Tell them someone “stabbed you in the back” and they’ll check for a wound.
Call the sky “angry” and they’ll argue that clouds don’t have feelings.

They don’t do nuance. They don’t do symbolism.
They process language like a badly programmed AI — accurate, unbending, and completely missing the bloody point.

Why does it happen?

Because abstract thinking takes effort. It means holding two ideas in your head at once — the thing said and the thing meant.
Literalists can’t be bothered. So they clamp onto the surface meaning like a toddler with a toy hammer: simple, loud, and determined to miss the subtleties.

Where it shows up:

  • In arguments where someone says “You literally ruined my life,” and the reply is, “Actually, you’re still alive.”
  • In religious circles where metaphors turn into dogma, and suddenly snakes talk and people get swallowed by fish for three days — no symbolism allowed.
  • In politics, where satire gets treated like a manifesto because someone’s brain cell couldn’t be bothered to read between the lines.

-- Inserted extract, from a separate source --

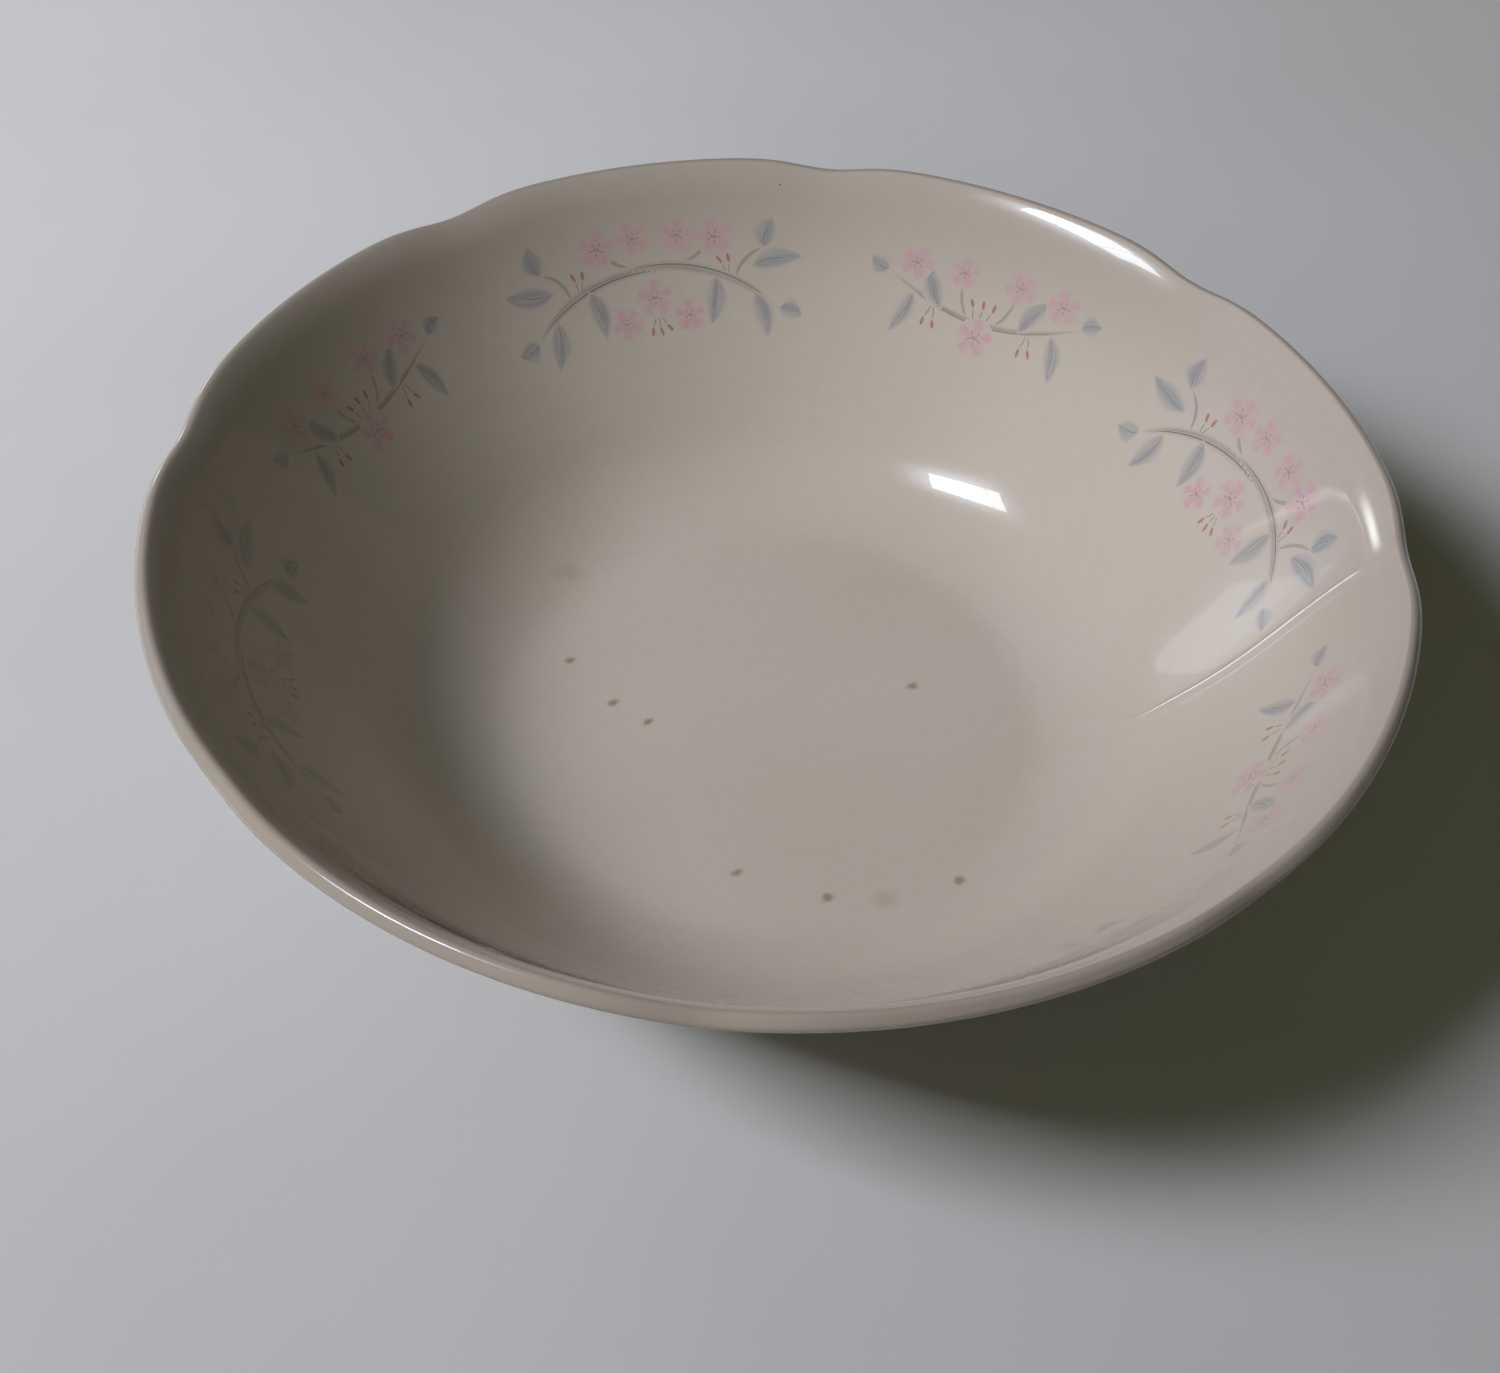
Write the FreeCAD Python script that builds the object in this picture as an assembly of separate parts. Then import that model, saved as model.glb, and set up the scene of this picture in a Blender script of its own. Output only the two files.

Literalism is the intellectual version of paint-by-numbers: technically correct, creatively bankrupt, and guaranteed to ruin the conversation.

It’s not smart.
It’s not careful.
It’s lazy thinking disguised as precision.

And if you ever wonder why someone keeps missing the point, check if they’re clinging to the dictionary like it’s a flotation device for their fragile sense of certainty.